_Task instructions_
Begin at the line that contains "fillet([pivot_rims[0], pivot_rims[-1]], pivot_end_rounding)", stop after the line that contains "bpy.context.scene.collection.objects.link(empty)", and reproduce only that span, unaltered.

>> start Recorded data

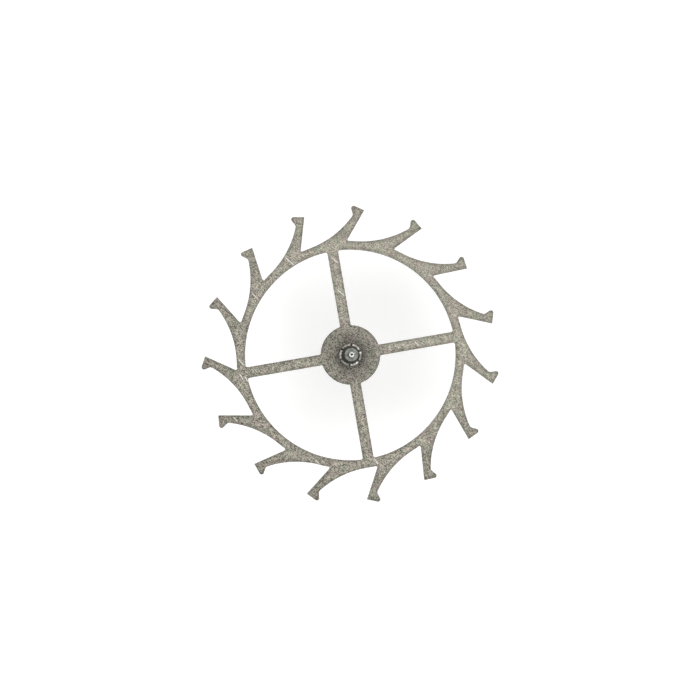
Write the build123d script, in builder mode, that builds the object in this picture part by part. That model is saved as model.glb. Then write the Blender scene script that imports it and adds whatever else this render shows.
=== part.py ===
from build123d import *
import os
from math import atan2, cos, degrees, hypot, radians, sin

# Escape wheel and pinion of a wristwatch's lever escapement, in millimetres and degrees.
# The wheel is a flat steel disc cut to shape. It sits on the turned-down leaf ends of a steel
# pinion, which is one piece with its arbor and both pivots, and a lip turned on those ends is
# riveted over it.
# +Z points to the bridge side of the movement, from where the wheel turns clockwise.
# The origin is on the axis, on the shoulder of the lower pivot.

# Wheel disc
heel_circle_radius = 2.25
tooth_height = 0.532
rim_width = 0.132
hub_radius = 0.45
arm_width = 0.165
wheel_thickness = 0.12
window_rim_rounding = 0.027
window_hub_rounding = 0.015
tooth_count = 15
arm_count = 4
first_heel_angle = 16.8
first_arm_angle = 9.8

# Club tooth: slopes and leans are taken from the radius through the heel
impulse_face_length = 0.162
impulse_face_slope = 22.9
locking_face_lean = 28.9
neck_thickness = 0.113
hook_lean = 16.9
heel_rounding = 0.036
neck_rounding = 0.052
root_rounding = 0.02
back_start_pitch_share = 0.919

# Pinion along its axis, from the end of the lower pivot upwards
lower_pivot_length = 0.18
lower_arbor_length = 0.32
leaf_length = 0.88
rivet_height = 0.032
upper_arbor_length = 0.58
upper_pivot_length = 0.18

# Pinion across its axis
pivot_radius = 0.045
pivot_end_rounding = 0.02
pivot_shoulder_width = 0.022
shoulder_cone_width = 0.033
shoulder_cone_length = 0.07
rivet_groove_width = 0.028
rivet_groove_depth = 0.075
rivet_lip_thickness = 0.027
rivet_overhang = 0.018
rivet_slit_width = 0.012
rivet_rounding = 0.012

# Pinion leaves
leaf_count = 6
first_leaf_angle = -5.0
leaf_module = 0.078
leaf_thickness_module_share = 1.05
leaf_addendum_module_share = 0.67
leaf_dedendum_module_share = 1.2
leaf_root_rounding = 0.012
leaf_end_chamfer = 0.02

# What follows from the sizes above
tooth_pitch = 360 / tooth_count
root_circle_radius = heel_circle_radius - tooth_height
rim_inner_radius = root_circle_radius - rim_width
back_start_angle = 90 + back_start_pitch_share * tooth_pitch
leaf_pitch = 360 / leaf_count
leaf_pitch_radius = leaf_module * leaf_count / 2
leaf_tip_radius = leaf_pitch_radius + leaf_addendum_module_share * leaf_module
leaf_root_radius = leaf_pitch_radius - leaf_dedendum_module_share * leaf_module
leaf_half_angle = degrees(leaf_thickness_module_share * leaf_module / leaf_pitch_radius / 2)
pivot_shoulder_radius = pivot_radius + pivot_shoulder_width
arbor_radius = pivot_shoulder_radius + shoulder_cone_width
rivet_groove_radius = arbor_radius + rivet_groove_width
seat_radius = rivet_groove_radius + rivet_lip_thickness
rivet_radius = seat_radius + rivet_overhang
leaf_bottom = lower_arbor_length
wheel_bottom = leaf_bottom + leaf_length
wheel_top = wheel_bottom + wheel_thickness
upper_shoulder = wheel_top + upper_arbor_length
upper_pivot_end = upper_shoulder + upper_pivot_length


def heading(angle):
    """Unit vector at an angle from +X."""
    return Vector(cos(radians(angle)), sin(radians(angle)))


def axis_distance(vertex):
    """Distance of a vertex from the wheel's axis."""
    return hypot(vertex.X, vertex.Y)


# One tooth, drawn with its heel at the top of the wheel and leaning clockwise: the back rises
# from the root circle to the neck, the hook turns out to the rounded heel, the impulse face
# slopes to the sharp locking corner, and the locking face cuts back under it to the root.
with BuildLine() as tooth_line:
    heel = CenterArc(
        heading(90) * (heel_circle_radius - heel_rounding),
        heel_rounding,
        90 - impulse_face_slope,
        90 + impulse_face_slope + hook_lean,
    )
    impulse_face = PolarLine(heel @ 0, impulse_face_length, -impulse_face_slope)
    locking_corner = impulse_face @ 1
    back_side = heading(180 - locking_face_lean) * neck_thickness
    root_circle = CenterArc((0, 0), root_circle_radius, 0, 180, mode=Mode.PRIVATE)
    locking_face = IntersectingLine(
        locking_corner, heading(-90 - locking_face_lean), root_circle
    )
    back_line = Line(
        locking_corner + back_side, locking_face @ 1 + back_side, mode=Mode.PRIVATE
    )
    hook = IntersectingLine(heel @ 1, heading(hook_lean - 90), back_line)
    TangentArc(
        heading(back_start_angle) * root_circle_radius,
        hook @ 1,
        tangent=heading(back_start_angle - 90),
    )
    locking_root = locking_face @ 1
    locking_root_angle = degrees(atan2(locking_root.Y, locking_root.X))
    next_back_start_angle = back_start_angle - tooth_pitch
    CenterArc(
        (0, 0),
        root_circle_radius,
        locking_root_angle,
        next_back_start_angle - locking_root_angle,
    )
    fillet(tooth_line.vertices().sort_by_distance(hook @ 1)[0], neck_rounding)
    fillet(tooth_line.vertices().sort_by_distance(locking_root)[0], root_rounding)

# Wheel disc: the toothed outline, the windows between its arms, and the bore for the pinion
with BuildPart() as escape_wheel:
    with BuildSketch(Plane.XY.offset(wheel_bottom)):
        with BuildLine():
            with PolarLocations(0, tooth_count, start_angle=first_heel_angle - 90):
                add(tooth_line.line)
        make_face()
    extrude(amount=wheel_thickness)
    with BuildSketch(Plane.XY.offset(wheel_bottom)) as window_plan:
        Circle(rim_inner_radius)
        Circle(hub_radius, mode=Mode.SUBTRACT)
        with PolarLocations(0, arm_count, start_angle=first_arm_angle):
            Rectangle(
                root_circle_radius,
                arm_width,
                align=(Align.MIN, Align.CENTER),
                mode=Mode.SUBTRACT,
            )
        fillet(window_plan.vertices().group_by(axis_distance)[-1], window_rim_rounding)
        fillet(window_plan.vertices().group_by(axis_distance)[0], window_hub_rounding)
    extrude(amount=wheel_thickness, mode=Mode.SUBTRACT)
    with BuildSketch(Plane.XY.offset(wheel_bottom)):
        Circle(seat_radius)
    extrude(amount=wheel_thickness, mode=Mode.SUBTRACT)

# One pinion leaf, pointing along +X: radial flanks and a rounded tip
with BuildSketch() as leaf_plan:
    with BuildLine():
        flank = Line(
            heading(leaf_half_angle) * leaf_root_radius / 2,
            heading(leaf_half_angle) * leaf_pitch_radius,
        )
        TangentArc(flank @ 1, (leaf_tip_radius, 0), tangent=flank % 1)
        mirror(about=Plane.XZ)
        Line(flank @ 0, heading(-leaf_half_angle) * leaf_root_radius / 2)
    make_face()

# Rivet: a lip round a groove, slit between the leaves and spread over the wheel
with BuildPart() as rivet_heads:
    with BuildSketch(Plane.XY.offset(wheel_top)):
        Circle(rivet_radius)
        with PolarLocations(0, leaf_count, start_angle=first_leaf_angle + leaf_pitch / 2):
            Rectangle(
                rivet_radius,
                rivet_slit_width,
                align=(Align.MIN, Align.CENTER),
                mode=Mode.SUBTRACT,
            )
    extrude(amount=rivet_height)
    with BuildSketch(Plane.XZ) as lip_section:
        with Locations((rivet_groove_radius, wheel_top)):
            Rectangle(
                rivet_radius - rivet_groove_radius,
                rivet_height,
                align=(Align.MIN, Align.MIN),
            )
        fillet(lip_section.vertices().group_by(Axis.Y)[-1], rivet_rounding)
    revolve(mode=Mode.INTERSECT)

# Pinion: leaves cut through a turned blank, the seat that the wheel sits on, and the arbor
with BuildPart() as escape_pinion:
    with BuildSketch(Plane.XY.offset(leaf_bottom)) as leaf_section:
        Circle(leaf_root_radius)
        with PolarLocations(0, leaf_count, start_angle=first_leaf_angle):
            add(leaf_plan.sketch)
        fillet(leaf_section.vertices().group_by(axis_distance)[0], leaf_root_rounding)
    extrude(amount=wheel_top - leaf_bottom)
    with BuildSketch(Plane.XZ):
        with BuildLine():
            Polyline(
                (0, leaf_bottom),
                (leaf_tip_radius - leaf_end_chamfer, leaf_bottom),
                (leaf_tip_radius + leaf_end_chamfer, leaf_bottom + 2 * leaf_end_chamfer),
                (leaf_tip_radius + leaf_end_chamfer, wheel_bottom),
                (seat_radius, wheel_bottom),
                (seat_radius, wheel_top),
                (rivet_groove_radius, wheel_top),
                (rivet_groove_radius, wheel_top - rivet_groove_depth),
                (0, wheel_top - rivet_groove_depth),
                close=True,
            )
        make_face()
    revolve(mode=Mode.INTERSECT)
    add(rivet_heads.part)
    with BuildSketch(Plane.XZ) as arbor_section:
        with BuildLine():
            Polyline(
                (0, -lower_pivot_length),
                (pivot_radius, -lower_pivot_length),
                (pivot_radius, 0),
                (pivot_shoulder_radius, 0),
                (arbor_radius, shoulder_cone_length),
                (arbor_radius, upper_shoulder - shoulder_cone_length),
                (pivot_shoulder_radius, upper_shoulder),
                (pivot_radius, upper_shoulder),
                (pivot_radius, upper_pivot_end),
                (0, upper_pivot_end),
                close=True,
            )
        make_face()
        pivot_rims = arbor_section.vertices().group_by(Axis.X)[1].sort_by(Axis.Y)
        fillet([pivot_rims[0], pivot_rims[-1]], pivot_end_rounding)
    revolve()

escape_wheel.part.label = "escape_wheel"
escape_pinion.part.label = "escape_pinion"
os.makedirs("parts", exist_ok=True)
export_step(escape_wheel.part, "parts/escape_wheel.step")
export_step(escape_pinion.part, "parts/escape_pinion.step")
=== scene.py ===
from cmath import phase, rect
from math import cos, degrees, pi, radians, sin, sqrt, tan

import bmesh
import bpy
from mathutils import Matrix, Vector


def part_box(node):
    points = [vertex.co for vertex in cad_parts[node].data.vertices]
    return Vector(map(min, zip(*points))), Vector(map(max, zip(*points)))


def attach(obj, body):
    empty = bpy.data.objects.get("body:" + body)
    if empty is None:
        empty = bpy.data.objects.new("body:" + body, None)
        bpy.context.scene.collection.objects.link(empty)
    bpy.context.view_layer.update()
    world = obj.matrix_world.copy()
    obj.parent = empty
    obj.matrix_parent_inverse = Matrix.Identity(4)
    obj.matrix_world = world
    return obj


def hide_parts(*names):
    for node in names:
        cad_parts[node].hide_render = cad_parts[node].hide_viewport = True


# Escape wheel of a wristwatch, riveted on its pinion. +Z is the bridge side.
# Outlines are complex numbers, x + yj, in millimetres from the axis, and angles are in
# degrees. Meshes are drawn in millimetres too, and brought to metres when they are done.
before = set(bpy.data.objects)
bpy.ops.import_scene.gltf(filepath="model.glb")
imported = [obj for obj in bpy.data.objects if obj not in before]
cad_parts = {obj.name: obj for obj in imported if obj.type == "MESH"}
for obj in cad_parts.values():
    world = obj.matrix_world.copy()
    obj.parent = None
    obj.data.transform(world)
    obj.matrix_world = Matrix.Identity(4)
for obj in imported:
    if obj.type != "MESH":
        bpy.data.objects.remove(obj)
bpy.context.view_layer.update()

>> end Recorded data

_Exercise output_
        fillet([pivot_rims[0], pivot_rims[-1]], pivot_end_rounding)
    revolve()

escape_wheel.part.label = "escape_wheel"
escape_pinion.part.label = "escape_pinion"
os.makedirs("parts", exist_ok=True)
export_step(escape_wheel.part, "parts/escape_wheel.step")
export_step(escape_pinion.part, "parts/escape_pinion.step")
=== scene.py ===
from cmath import phase, rect
from math import cos, degrees, pi, radians, sin, sqrt, tan

import bmesh
import bpy
from mathutils import Matrix, Vector


def part_box(node):
    points = [vertex.co for vertex in cad_parts[node].data.vertices]
    return Vector(map(min, zip(*points))), Vector(map(max, zip(*points)))


def attach(obj, body):
    empty = bpy.data.objects.get("body:" + body)
    if empty is None:
        empty = bpy.data.objects.new("body:" + body, None)
        bpy.context.scene.collection.objects.link(empty)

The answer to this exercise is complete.